Cuando era crío, en los veranos en Arbúcies, una de las fantasías habituales de los chicos de la calle era pensar cómo seríamos en el año 2000. “¡Tú tendrás treinta y ocho años!”, “No, treinta y siete, que soy de noviembre!”. A los doce o trece nos parecía que con treinta y siete eras un matusalén. A nadie se le ocurrió nunca decir: “¿Cómo seremos en el 2025, cuando haga cincuenta años que murió Franco?”. Llamadme bobo, pero para los chiquillos de doce o trece años de 1975, la muerte de Franco nos parecía una especie de final de la historia como el que, después de la caída del muro de Berlín, anunció Francis Fukuyama.
En el ambiente donde me movía de chiquillo –en invierno en el barrio entonces industrial del Poblenou y en verano en el pueblecito entonces de veraneo de Arbúcies donde mi abuela y mi madre regentaban una fonda- no conocí nadie que fuera franquista. Siempre se dice que la Gauche Divine fue tan precursora de esto y aquello. Y en este aspecto realmente lo fue. Los cachorros izquierdosos de la Barcelona burguesa encontraban a Franco inelegante y cutre y detrás de ellos todo el mundo lo acabó encontrando igual de cutre e inelegante. “Franco, Franco, que tiene lo aculo blanco” –cantábamos a los chiquillos– “se lo lava cono Elena y le sale una melena”. Y nadie nos reñía. Por cierto, lo de la melena fue premonitorio de los partes médicos aquellos famosos, de cuándo se estaba muriendo, que hablaban de las heces en melena.
La obra del artista finlandés Riiko Sakkinen “Franco no era tan malo como dicen”, que ironiza sobre los supuestos logros del dictador,en la Galería Forsblom de ARCO 2020
Un hostal de montaña era un buen observatorio social. Las señoras del Eixample que teníamos de clientas encontraban el franquismo casposo y desagradable. Teníamos clientes que trabajaban en cargos directivos en grandes empresas, que no estaban por la revolución social precisamente, pero que veían bien que corriera un poco el aire. Uno de los clientes buenos era ejecutivo de la discográfica Belter. Vino del Festival de Eurovisión de 1969, explicando muchas cosas divertidas del vestido que llevaba Salomé, recubierto de flecos: “parecía el baile del oso”. Había un clima general de tú ya me entiendes, que quería decir: nosotros tampoco estamos a favor. Los dueños del hostal, grandes propietarios forestales, habían sido perseguidos por la FAI y después de la guerra contribuyeron a pagar la capilla de la Pietat, quemada en 1936. Pero el señor Manel, religioso y carlista, hablaba de en Francu (él lo pronunciaba con u) con una distancia no sé si decir planiana. Los pocos que se declaraban franquistas eran personajes risibles. Recuerdo, cuando ya estudiaba COU, al hijo de una papelería del Portal del Ángel –se llamaba Guerrero–, que hacía el papel de Martínez el Facha. Todo el mundo se le reía en la cara. Desaparecido en Francu, toda aquella normalidad a media voz que adivinabas por todas partes dejaría paso en un final de la historia de regaliz, pipas Churruca y ositos de gominola. Solo faltó que en las primeras elecciones, en Catalunya, por el PP, solo saliera López Rodó.

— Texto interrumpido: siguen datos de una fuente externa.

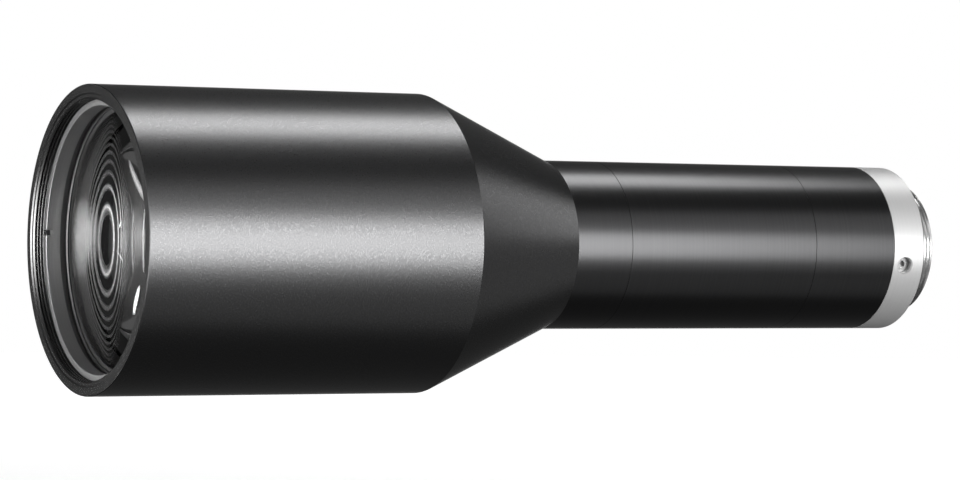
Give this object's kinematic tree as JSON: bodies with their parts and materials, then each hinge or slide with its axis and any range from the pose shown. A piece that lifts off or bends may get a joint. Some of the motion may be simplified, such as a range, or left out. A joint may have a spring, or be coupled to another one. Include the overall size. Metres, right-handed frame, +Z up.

En todas partes había infiltrados que interpretaban las reglas con sentido progresista
Cuando, ya más mayorcito, estudié filología y empecé a trabajar en el mundo del periodismo y de la comunicación, esta sensación de euforia libertaria se mantuvo durante un tiempo. Al principio, en todas partes había infiltrados. Las empresas, las instituciones, tenían unas reglas, pero las personas encargadas de aplicarlas, que mayoritariamente provenían del antifranquismo y del catalanismo, las interpretaban con un sentido progresista.
Poco a poco las cosas fueron volviendo a su lugar, que no era el país de gominola, como habíamos pensado ingenuamente. Hay una teoría que dice que el final de la Barcelona divertida y llena de promesas de la transición fue el pujolismo. Me parece una visión muy incompleta. Las estructuras de poder –que nunca desaparecieron, claro está– se volvieron a manifestar abiertamente y se produjo un retroceso en todos los terrenos, un retorno a un sistema de jerarquías y obediencias que, sin una relación directa con el fenómeno histórico del franquismo, forman parte de la sociedad española desde mucho antes. La historia no se había acabado ni se acabará y nosotros hemos quedado, con las rodillas rascadas, como unos Fukuyamas de pacotilla.